Nyquist Criterion: $f_{\text{sampling}} \ge 2 \times f_{\text{max\_signal}}$ To represent a repeating spatial pattern: We need at least 2 samples (pixels) per cycle/period of the pattern. Case Study: Downsampling Zebra Stripes (High Spatial Frequencies) The zebra stripes contain high spatial frequencies because the intensity changes rapidly between black and white. Let's trace how the pattern behaves as we decrease resolution (sample too slowly): • 512, 256, and 128 pixels: There are enough pixels/samples to represent the stripe details clearly. • 64 and 32 pixels: The number of pixels becomes smaller, causing the fine stripe patterns to weaken. • 16 and 8 pixels: The image no longer has enough samples to represent the stripe pattern correctly, violating the Nyquist criterion. The stripes are lost or distorted, producing aliasing (false lower-frequency patterns, Moiré effects, and pixelated textures).

The rule: You must sample at least TWICE the highest frequency in the signal. If you can't sample fast enough, remove the high frequencies FIRST (low-pass filter), then sample. This is exactly what the Gaussian pyramid does.

Why you MUST smooth before subsampling

Subsample without smoothing

High-freq content still in image

Nyquist violated at lower resolution

High freqs appear as false low-freq patterns

Jagged edges, moiré artifacts

Smooth THEN subsample (correct)

Gaussian removes freqs above new Nyquist limit

Remaining content representable at lower res

No aliasing artifacts

Visually stable reduction

Anti-aliasing strategies

Oversampling

Increase the sampling rate

Preserve high-frequency information

Cost: more data, more compute

Used in: supersampling anti-aliasing (SSAA)
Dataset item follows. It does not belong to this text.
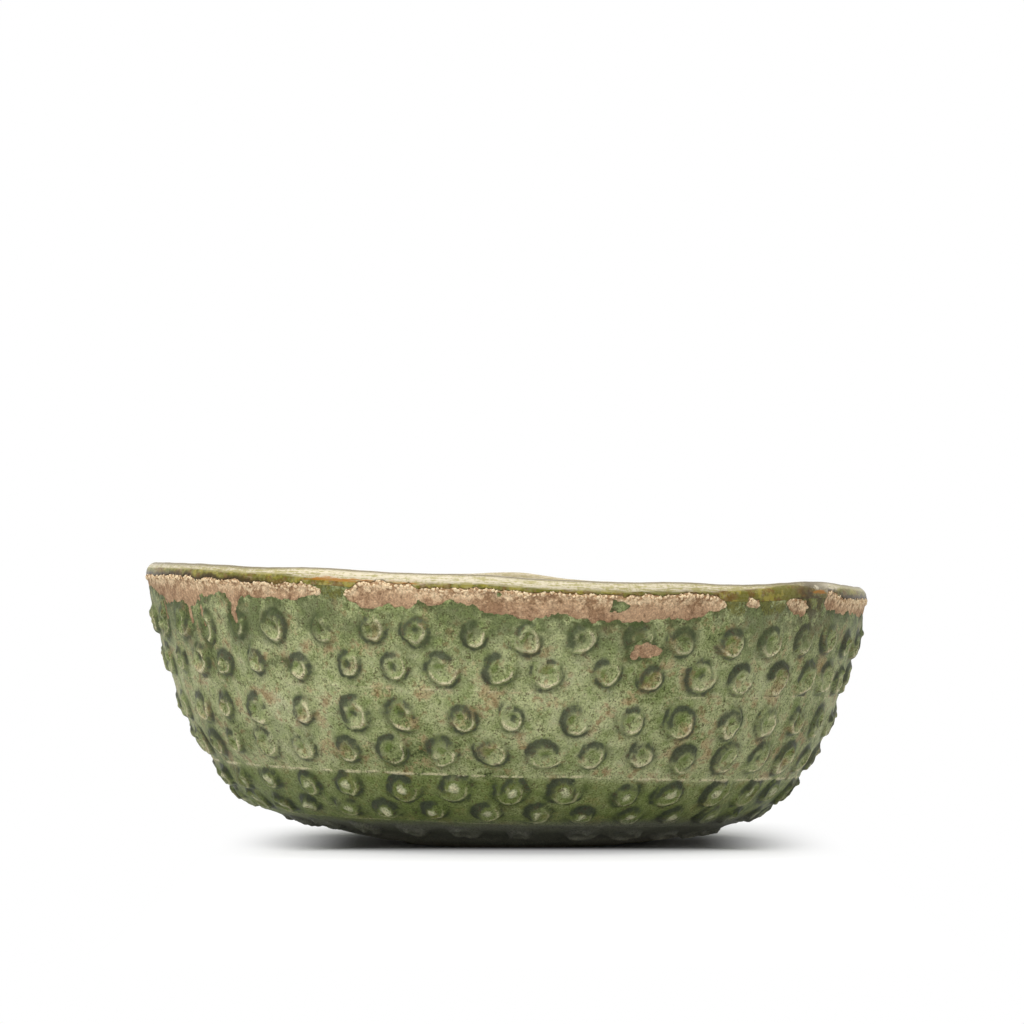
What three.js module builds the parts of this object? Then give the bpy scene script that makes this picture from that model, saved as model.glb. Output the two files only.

Low-pass filtering (practical)

Apply Gaussian before downsampling

Removes problematic high freqs

Some information lost — but stable

Standard approach in image pyramids

Aliasing in real applications

Scenario	What happens	Solution
Image downsampling	Fine textures become moiré patterns	Gaussian blur first
Video frame rate	Wagon wheels appear to spin backward	Higher frame rate (oversample)
3D texture mapping	Shimmering distant surfaces	Mipmapping (pyramid)

Spatial vs frequency domain

Spatial domain

Image = grid of pixel intensities

Each value = brightness at location (x,y)

Filtering = sliding kernel over pixels

Frequency domain

Image = collection of sinusoidal patterns

Each component = frequency + amplitude + phase

Filtering = multiply/zero frequency components

Sinusoidal building block

Fundamental Sinusoidal Signal: \[f(x) = A \cdot \sin(\omega x + \phi)\] Where: • $A$: Amplitude (strength or maximum height of the wave) • $\omega$: Frequency of oscillation (how fast the wave repeats/oscillates) • $x$: Spatial or temporal variable (position or time coordinate) • $\phi$: Phase shift (where the wave cycle starts relative to the origin) Fourier Principle: Any complex signal can be decomposed into and reconstructed by combining a sum of sinusoidal waves with different amplitudes, frequencies, and phase shifts. This is computed using the Fourier Transform.

Physical/Spatial Meaning of Nyquist: In digital image processing, a spatial frequency pattern with a period (wavelength) of $T$ pixels (e.g., repeating black and white stripes every $T$ pixels) requires at least 2 pixels per period (i.e. sample spacing $\le T/2$) to be faithfully captured without aliasing.

Frequency interpretation in images

Low frequencies

Slow, gradual intensity changes

Smooth regions, background

Overall shape and illumination

Center of Fourier spectrum

High frequencies

Rapid intensity changes

Edges, textures, fine detail

Noise often lives here

Periphery of Fourier spectrum

DFT and FFT

Discrete Fourier Transform (DFT)

Decomposes a discrete (pixel) image into frequency components. Each output F(u,v) tells us the amplitude and phase of a particular 2D sinusoidal pattern in the image. The FFT (Fast Fourier Transform) computes the DFT efficiently — O(N log N) instead of O(N²).

Fourier Spectrum Characteristics & Effects

Fourier Spectrum Edge Effects

The Phenomenon: A prominent vertical line frequently appears in the Fourier spectrum of real images.

The Cause: Caused by edge effects (artifacts resulting from boundary discontinuities between the opposite edges of the image when treated as periodic).

Horizontal Smoothing Effect

The Phenomenon: Horizontal smoothing reduces high-frequency components in the horizontal direction.

The Cause: Smoothing removes rapid intensity changes, effectively cutting off high spatial frequencies in the direction of the blur.

Frequency domain filters — full comparison

Low-pass filter

Keeps: Low frequencies (center)

Removes: High frequencies (edges)

Effect: Blurring / smoothing

Example: Gaussian filter

High-pass filter

Keeps: High frequencies (edges)

Removes: Low frequencies (center)

Effect: Edge / detail enhancement

Example: Sobel, Laplacian

Band-pass filter

Keeps: A range of frequencies

Removes: Very low and very high

Effect: Texture detection at scale

Example: DoG

Convolution theorem — the key link

Convolution theorem: Spatial convolution ↔ Frequency multiplication f ⋆ g ←→ F(u,v) · G(u,v) Steps for frequency-domain filtering: 1. Compute FFT of image: F = FFT(image) 2. Compute FFT of kernel: H = FFT(kernel) 3. Multiply: Result = F · H (element-wise) 4. Compute inverse FFT: filtered_image = IFFT(Result) Practical advantage: for LARGE kernels, frequency-domain multiplication is FASTER than spatial convolution.

Why this matters: The convolution theorem tells us that spatial filtering (sliding kernel) and frequency filtering (multiplying spectra) are equivalent. A Gaussian low-pass filter in spatial domain = circle mask in frequency domain zeroing high-frequency components.

Spatial ↔ frequency filter equivalences

Spatial domain filter	Frequency domain equivalent	Effect
Gaussian blur	Low-pass (smooth circle in center)	Smoothing
Sobel / Laplacian	High-pass (ring at periphery)	Edge enhancement
DoG	Band-pass (annular ring)	Texture / blob detection